### Task objective:
Restate word for word the lines beginning at the one that contains "for name, piece" and ending at the one that contains "imported = [obj"; include both and nothing else.

### Information supplied:
# # #
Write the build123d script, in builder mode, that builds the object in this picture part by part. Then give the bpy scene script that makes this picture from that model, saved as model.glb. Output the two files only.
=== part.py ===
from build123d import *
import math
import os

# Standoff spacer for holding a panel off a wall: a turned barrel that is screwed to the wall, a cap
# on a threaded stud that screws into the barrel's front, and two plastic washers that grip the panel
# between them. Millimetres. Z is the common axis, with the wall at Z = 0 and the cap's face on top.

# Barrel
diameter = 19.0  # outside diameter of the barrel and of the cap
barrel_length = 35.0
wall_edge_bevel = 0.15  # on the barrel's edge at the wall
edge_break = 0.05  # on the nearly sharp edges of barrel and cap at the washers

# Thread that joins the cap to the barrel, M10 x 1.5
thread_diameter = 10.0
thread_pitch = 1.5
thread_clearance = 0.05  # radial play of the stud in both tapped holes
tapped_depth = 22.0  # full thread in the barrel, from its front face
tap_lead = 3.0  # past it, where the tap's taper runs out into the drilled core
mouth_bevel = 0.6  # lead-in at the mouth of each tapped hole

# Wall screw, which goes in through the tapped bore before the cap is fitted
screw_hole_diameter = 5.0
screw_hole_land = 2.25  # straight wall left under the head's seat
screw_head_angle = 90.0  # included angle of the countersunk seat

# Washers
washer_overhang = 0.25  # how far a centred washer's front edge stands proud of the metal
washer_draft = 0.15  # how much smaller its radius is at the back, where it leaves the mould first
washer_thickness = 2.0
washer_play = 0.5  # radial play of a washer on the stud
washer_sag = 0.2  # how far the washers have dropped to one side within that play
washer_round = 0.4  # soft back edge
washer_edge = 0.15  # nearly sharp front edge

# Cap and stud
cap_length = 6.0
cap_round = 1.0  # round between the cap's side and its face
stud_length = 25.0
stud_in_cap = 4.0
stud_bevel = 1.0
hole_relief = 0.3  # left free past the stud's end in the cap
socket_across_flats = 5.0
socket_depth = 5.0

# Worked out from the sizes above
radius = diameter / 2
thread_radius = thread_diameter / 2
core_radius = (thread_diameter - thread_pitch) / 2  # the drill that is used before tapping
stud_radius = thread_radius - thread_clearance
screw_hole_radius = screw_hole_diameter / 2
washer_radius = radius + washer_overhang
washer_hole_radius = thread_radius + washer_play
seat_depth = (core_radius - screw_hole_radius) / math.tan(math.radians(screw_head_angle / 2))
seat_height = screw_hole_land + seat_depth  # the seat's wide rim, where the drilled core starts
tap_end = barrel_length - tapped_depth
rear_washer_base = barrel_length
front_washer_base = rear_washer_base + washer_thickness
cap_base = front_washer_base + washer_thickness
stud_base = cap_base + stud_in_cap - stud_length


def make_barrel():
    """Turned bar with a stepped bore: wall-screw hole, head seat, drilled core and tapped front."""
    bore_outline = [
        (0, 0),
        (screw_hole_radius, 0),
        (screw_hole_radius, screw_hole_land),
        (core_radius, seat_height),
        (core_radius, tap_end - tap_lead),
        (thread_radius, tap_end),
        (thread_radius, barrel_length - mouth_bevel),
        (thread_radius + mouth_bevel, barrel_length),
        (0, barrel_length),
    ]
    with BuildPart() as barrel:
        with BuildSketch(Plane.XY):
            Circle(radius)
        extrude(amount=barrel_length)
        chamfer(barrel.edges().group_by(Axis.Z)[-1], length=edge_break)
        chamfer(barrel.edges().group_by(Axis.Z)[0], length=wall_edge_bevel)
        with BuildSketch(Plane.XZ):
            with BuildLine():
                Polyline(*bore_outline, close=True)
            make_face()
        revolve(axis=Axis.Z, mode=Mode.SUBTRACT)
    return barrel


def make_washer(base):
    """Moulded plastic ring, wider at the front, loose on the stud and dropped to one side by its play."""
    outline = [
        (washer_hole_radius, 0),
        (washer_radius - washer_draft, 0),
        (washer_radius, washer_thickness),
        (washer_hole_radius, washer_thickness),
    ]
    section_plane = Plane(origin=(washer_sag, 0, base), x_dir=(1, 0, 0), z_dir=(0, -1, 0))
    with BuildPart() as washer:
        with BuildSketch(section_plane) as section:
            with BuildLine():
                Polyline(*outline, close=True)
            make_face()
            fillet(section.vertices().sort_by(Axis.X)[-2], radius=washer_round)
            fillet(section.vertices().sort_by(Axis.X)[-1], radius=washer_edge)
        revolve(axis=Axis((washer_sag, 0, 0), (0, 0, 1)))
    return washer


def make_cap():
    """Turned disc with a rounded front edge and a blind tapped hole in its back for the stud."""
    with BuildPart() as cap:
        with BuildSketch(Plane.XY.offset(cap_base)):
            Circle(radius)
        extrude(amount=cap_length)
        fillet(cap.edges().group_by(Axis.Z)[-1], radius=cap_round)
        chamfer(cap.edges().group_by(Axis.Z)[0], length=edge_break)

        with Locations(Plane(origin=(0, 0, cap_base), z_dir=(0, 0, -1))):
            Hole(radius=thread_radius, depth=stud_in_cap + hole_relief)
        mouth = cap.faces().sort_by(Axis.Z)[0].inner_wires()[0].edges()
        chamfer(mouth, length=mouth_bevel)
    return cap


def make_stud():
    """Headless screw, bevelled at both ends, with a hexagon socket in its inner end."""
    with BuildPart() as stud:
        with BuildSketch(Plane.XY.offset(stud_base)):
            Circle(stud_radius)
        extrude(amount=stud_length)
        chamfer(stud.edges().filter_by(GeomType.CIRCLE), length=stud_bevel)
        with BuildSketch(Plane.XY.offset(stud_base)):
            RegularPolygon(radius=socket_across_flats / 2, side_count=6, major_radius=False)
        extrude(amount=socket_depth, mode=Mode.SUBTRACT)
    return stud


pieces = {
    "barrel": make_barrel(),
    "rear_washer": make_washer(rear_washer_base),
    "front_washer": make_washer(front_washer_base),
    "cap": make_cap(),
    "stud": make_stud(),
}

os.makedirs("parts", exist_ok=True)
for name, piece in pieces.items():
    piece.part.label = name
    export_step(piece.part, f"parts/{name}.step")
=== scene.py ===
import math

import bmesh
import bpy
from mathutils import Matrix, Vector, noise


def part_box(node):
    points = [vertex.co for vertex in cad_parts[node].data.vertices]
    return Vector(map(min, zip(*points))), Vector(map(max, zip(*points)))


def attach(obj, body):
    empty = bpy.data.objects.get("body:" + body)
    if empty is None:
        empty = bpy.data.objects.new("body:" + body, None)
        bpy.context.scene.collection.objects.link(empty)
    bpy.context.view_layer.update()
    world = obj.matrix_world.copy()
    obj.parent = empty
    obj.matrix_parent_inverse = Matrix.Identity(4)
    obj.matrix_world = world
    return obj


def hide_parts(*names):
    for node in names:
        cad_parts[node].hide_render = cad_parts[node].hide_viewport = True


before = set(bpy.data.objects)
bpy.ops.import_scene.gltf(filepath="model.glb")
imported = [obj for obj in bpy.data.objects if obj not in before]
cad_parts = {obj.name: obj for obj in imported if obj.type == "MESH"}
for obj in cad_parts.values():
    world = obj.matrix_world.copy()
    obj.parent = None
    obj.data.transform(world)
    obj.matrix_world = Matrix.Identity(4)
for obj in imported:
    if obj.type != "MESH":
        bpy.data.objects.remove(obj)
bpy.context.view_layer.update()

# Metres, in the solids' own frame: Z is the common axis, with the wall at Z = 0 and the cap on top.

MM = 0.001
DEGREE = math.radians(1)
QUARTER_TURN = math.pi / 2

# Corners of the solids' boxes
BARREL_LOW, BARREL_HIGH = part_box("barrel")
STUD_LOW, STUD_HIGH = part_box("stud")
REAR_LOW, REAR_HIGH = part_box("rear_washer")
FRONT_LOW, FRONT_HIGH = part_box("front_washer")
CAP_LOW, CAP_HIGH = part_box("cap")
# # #
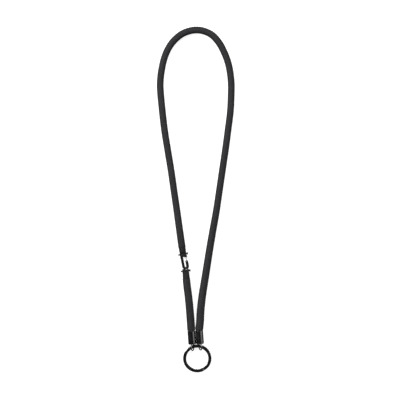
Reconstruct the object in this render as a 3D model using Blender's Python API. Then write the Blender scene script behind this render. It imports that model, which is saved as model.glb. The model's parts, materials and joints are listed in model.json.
# # #
### Solved problem:
for name, piece in pieces.items():
    piece.part.label = name
    export_step(piece.part, f"parts/{name}.step")
=== scene.py ===
import math

import bmesh
import bpy
from mathutils import Matrix, Vector, noise


def part_box(node):
    points = [vertex.co for vertex in cad_parts[node].data.vertices]
    return Vector(map(min, zip(*points))), Vector(map(max, zip(*points)))


def attach(obj, body):
    empty = bpy.data.objects.get("body:" + body)
    if empty is None:
        empty = bpy.data.objects.new("body:" + body, None)
        bpy.context.scene.collection.objects.link(empty)
    bpy.context.view_layer.update()
    world = obj.matrix_world.copy()
    obj.parent = empty
    obj.matrix_parent_inverse = Matrix.Identity(4)
    obj.matrix_world = world
    return obj


def hide_parts(*names):
    for node in names:
        cad_parts[node].hide_render = cad_parts[node].hide_viewport = True


before = set(bpy.data.objects)
bpy.ops.import_scene.gltf(filepath="model.glb")
imported = [obj for obj in bpy.data.objects if obj not in before]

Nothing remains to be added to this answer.